HUD Senior Housing Financing Soars in 2011, Up 32%

In the past few years, the U.S. Department of Housing and Urban Development has taken a major role in the healthcare financing arena, as private capital became scarce while the need for seniors housing and care financing increased, and the top three lenders dominated HUD’s financing portfolio.

Capital Funding, LLC funded the most loans at 85, or 20% of the 2011 Lean portfolio of 415 total loans, while Lancaster Pollard and Walker and Dunlop LLC rounded out the top three lenders, with volumes of 60 and 48, respectively. This amounts to nearly half of the total number of loans, and nearly $1.3 billion of mortgage financing.

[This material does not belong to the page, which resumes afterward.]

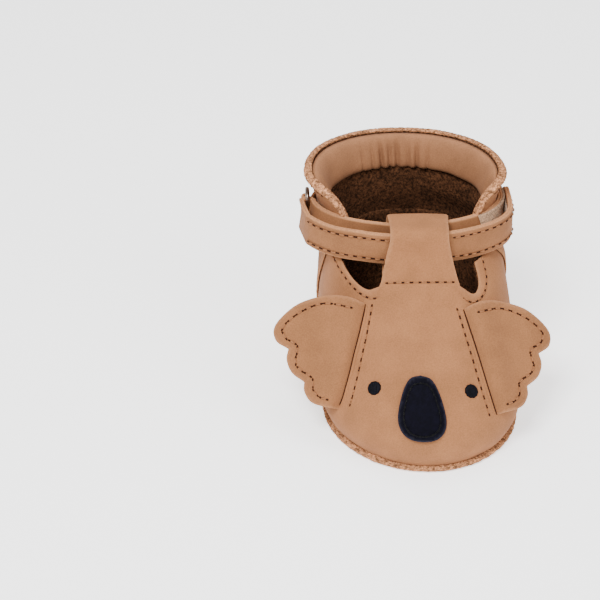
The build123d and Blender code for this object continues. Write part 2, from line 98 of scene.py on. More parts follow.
# side view lines of the quarter's front edge, the collar's rim and the heel counter, as (y, z)
QUARTER_FRONT = ((26.6, 2.6), (24, 18), (19, 34), (13.5, 46), (9.5, 56), (9.5, 62), (11, 69), (13.5, 74))
RIM = ((13.5, 74), (15.2, 75.8), (18, 76.8), (28, 77.8), (44, 78.1), (66, 77.8))
COUNTER_TOP = ((35, -1), (36.5, 20), (43, 36), (51, 44), (66, 46.5))
LAP, WING_TOP = 7.0, 55.5
# side view of the tongue's fold, as (y, z): up over the strap, back, and down behind it
TONGUE_PATH = (
    (-16.4, 51.6), (-11.5, 55.4), (-7.6, 58.6), (-6.3, 62), (-6.2, 66), (-6.1, 69.2), (-5.3, 70.7),
    (-3.4, 71.2), (4, 71.0), (6.8, 70.6), (7.8, 69.2), (8, 64), (7.6, 58), (3, 54.2), (-5, 51.4),
)
TONGUE_START = 51.0  # height where the vamp leaves the last and the tongue begins
TONGUE_MIDDLE, TONGUE_HALF, TONGUE_FADE = 1.2, 18.5, 3.5
CROWN, CROWN_HALF = 0.5, 14  # the tongue's rise across its middle
FACE_SHIFT = -3.3  # the face sits towards the inner side of the toe's middle
WRAP = 0.6  # pattern millimetres for one degree round the last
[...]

In fiscal year 2011, HUD endorsed $3,288,581,750 of Section 232 Lean loans through its Office of Healthcare Programs (OHP), approximately 32% more than the $2,542,587,800 in 2010, or 309 total loans.

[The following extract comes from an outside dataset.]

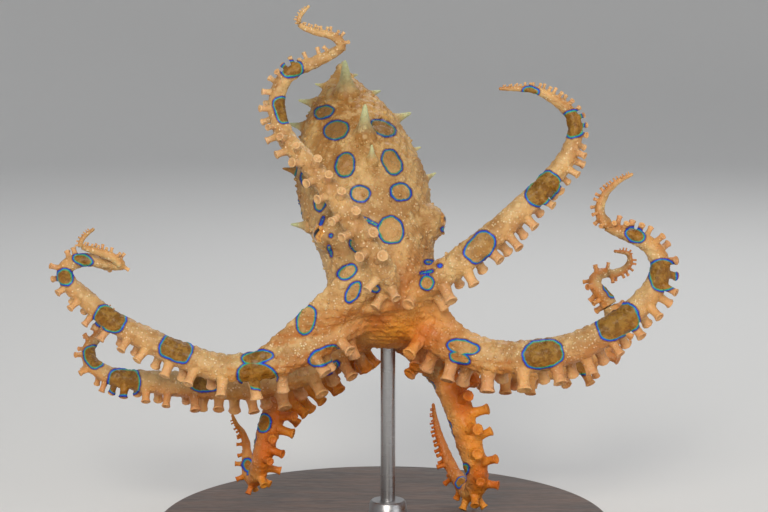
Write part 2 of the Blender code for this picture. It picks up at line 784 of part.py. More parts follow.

Both years’ volume could potentially have been higher were it not for the backlog of loan applications, known as the HUD Queue, which grew to well over 400 applications by the spring of 2011 and forced long wait times of eight to twelve months.

The extended timeframe elicited complaints from applicants whose cases were mired in the backlog, and prompted HUD’s OHP to add 35 permanent staff members, most of them in Section 232 production.

Since September, the queue has shrunk to below 300; HUD plans on processing 80-90 loans a month, and forecasts the backlog of applications to be completed by early summer 2012.


HUD’s Lean 232 financing volume varied among states between 2010 and 2011. Last year, Florida and Wisconsin combined for 21% of overall loan volume, while in 2011 the two states accounted for barely 3%.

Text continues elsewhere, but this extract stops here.